More recently, cranes have come to symbolize something else: international harmony among previously fractious neighbors. For much of the 1960s, 1970s, and 1980s, China and Russia scarcely talked to each other. Mongolia, then an unwilling vassal of the Soviet Union, also felt a chill in its relations with China. It was, at its height, a cold war among the three countries, and borders froze. It was scientists who initiated the thaw. When it came to cranes, scientists from three mutually suspicious countries found that they could work together. Since the six crane species nesting in Dauria, or refueling there during their long migrations, were no respecters of borders, the ornithologists who cared about them could not afford to be either.
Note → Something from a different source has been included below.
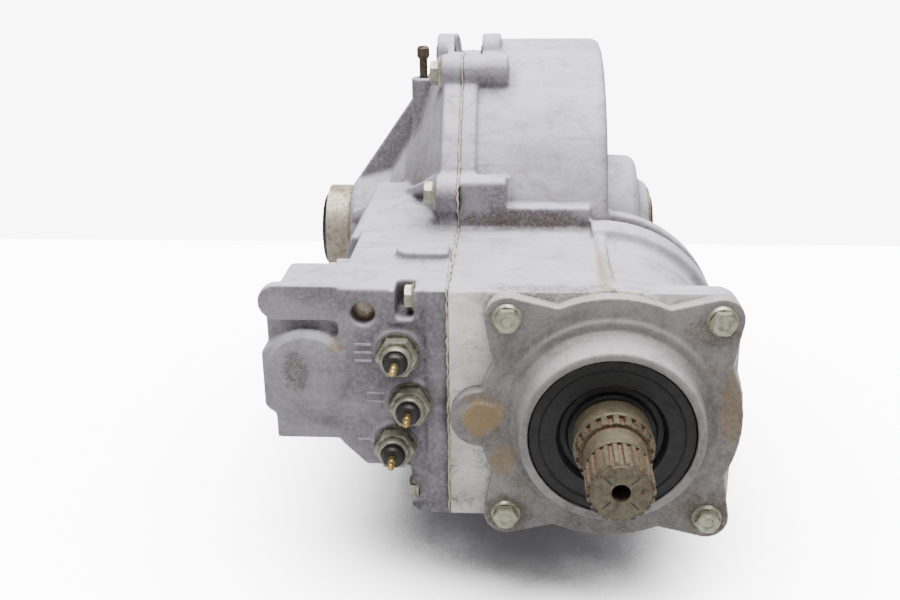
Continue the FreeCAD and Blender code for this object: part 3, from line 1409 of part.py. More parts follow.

Among themselves, in the 1970s they began making discreet contact, exchanging information about cranes on their respective patches. Then they held symposia. They began visiting one another’s crane reserves. Then—why not?—they proposed tying these reserves into an official, transborder conservation zone. That way, the countries might deal collectively with the threats to these astonishing birds. It was not just a matter of hunting and poisoning in lawless Russia. In China, rapid economic development, even in this remote corner, was drawing off water. Farmers, too, were eager to drain what to them were worthless wetlands that could be transformed into grain fields. Scientists broke the ice among the three prickly countries, and then cross-border exchanges developed their own momentum. And all because of the cranes.